Google's search advantage could be taken away with another website that's better. There's no installed base or corporate lockin to contend with. Same with email. Same with maps. While Google uses data from each of these services to better target ads at you, the services are not very tied into each other, and you could easily grab one of those services away from Google if you just provided a better standalone service.

To me, that's not a good case for breaking up Google.

1 comments

Is Microsoft gaming relevant that much these days ? Admittedly I'm not gaming that much but I own PS5 and Mac and I don't really feel I'm missing out on any titles I'd want to play. Big stuff comes out on PS5 and Steam - I did see Microsoft buying a bunch of studios but the impact of that feels irrelevant in grand scheme of things.

Office/GCloud does feel like the two big players but I'm sure competition would creep up here if GSuite went away (and I doubt it would, even as a standalone company).

Working for big corps these days I see that supporting Apple devices is pretty standard.

I'd say Microsoft is way less entrenched than it was 10-15 years ago technically - but they do a great job of selling Azure to enterprises. And even there AWS is a huge competitor without Google.

From a platform perspective, Microsoft's Xbox has been playing third fiddle to Nintendo and Sony for nearly a decade now. They are likely to phase out the hardware division.

Windows, on the other hand, is a very strong platform, but Valve has been chipping away at it recently by supporting efforts like Proton to play Windows games natively on Linux. Shipping a game on PC is synonymous with shipping on Windows, Mac is an afterthought, and Linux is a pipedream. Microsoft doesn't directly profit off gaming on Windows by charging a platform fee at the moment, but they have tried in the past and could in the future at the drop of a hat.

Windows's hold on gamers at this point is less about playing the games themselves and more about secondary applications, like Discord, having subpar Linux support.

On the publishing side of things, Microsoft just recently became the third largest gaming publisher in the world by buying the fourth largest gaming publisher in the world.

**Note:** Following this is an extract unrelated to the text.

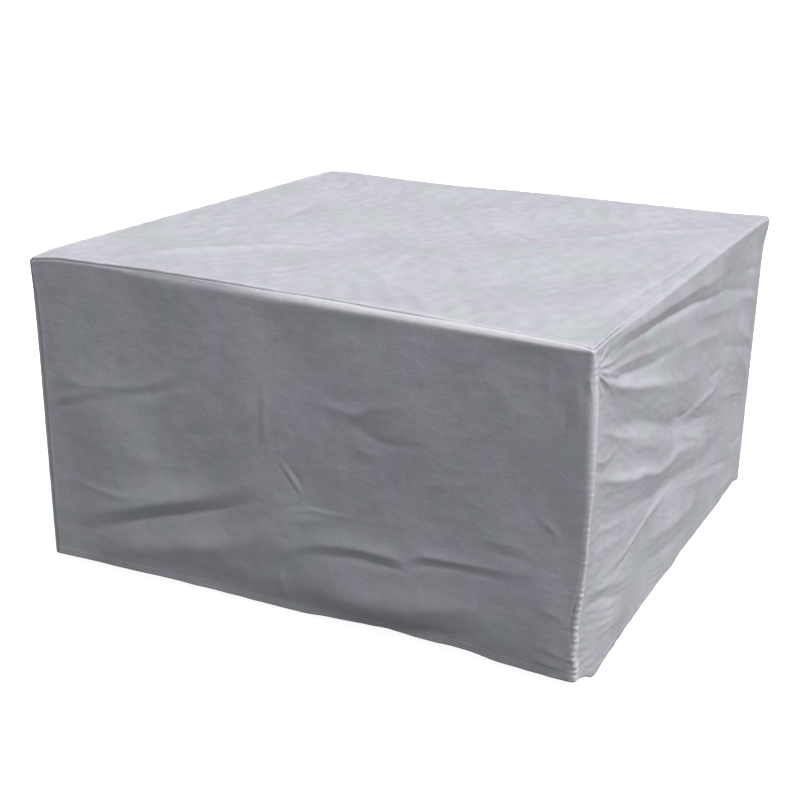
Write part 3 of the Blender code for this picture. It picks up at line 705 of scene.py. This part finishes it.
def seam_values(name, at):
    """A seam's columns at each place along it, on straight lines between its rows."""
    rows = np.array(SEAMS.get(name, PLAIN_LEVEL if name.endswith("top") else PLAIN_UPRIGHT))
    spots, *lengths = rows[:, :-1].T / 1000
    return Seam(at, *[np.interp(at, spots, column) for column in (*lengths, rows[:, -1])])


def seam_gathers(name, at):
    """Ripples along a seam between -1 and 1, the same on both its panels."""
    return ripple(at, PUCKER_PITCH, sum(map(ord, name)))


def seam_painted_shade(name, distance, at):
    """Painted shade at a seam: a bell across it, broken into dashes where the seam is gathered."""
    seam = seam_values(name, at)
    broken = np.minimum(seam.pucker / FULL_PUCKER, 1.0) * ease(0.5 + 1.2 * seam_gathers(name, at))
    return seam.ink * (1 - 0.85 * broken) * bell(distance / (1.1 * seam.wide))


def seam_height(name, side, distance, at):
    """Relief beside a seam, by the distance from it and the way along it.

    The very edge falls off as a bell, the welt is a bell beside it, and the gathers are
    ripples along the seam that die out away from it.
    """
    seam = seam_values(name, at)
    total = seam.edge * bell(distance / seam.wide)
    total += getattr(seam, side) * bell((distance - WELT_AT) / WELT_WIDTH)
    return total + seam.pucker * np.exp(-distance / PUCKER_REACH) * seam_gathers(name, at)


HEM_GROOVE = 0.0003    # depth of the groove that the hem's stitches pull, and height of its band
HEM_ROLL = 0.0014      # how far its edge rolls in
HEM_CREASE = 0.0018    # width of the groove, and of the roll
HEM_GATHER, HEM_GATHER_PITCH = 0.0006, 0.0145
HEM_SLOW, HEM_SLOW_PITCH = 0.0008, 0.075


def hem_height(up, along, ends, seed):
    """The turned hem: a stitched groove over a slightly proud band that rolls in at its edge.

    The band ripples, and its ripples die out towards the panel's ends.
    """
    groove = -HEM_GROOVE * bell((up - HEM_BAND) / HEM_CREASE)
    band = HEM_GROOVE * (1 - ease((up - HEM_BAND + 0.001) / 0.002))
    roll = -HEM_ROLL * bell(up / HEM_CREASE)
    gather = HEM_GATHER * ripple(along, HEM_GATHER_PITCH, seed) * bell((up - HEM_BAND) / 0.013)
    slow = HEM_SLOW * ripple(along, HEM_SLOW_PITCH, seed + 1) * np.exp(-up / 0.030)
    return groove + band + roll + (gather + slow) * ease(ends / (2 * SEAM_CALM))


# ---------------------------------------------------------------- a panel
# Where the cuts of a grid are closer: round a place, within a width, by a gain.
Crowd = namedtuple("Crowd", "at width gain")
AT_ENDS = [Crowd(0.0, 0.022, 3.0), Crowd(WIDTH, 0.022, 3.0)]
UPRIGHT = [Crowd(0.0, 0.016, 3.0), Crowd(HEM_BAND, 0.006, 2.0), Crowd(DROP + 0.004, 0.03, 2.5)]


def crowded(length, count, crowds):
    """Shares from 0 to 1 of a length, cut so that each step holds an equal part of a density.

    The density is 1 everywhere, and a bell of a crowd's gain more round each crowd.
    """
    fine = np.linspace(0.0, length, 12001)
    density = np.ones_like(fine)
    for crowd in crowds:
        density += crowd.gain * bell((fine - crowd.at) / crowd.width)
    mass = np.concatenate([[0.0], np.cumsum((density[1:] + density[:-1]) / 2)])
    return np.interp(np.linspace(0.0, mass[-1], count + 1), mass, fine) / length


def steps(points, axis):
    """Distance of each grid point from the grid's first line, measured on the cloth."""
    step = np.linalg.norm(np.diff(points, axis=axis), axis=-1)
    start = np.zeros_like(np.take(step, [0], axis=axis))
    return np.concatenate([start, np.cumsum(step, axis=axis)], axis=axis)


def lowest_near(values):
    """The lowest of each grid value and its eight neighbours."""
    for axis in (0, 1):
        count = values.shape[axis]
        ends = [np.take(values, [0], axis), values, np.take(values, [-1], axis)]
        padded = np.concatenate(ends, axis)
        near = [np.take(padded, range(k, k + count), axis) for k in range(3)]
        values = np.minimum(np.minimum(near[0], near[1]), near[2])
    return values


def grid_faces(index):
    """Quads of a grid of point indices, each of four neighbours."""
    a, b, c, d = index[:-1, :-1], index[:-1, 1:], index[1:, 1:], index[1:, :-1]
    return np.stack([a, b, c, d], axis=-1).reshape(-1, 4)


def border_loop(index):
    """The indices round a grid's border, anticlockwise from its first corner."""
    return np.concatenate([index[0, :-1], index[:-1, -1], index[-1, :0:-1], index[:0:-1, 0]])


def rim_faces(outer, inner):
    """Triangles between the outer sheet's border and the inner one's, which has half its steps.

    Both are closed loops of indices that run the same way. Three triangles fill each step.
    """
    o0, o1, o2 = outer[0::2], outer[1::2], np.roll(outer[0::2], -1)
    i0, i1 = inner, np.roll(inner, -1)
    fans = [np.stack(three, axis=-1) for three in ((o1, o0, i0), (o2, o1, i1), (i1, o1, i0))]
    return np.concatenate(fans)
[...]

Microsoft owns World of Warcraft, Overwatch, Call of Duty, and (for a while now) Minecraft. They own an absurdly large portion of the gaming market despite creating not a single successful franchise in-house.

> Is Microsoft gaming relevant that much these days ?

Hyper relevant I'd say, although the Microsoft corporate touch seems to kill every studio they buy.

> Office/GCloud does feel like the two big players but I'm sure competition would creep up here if GSuite went away (and I doubt it would, even as a standalone company).

Office is orders of magnitude bigger than GSuite. It is gigantic. Governments release documents in Word format instead of OpenOffice. It's so big. GSuite is still a minnow in comparison.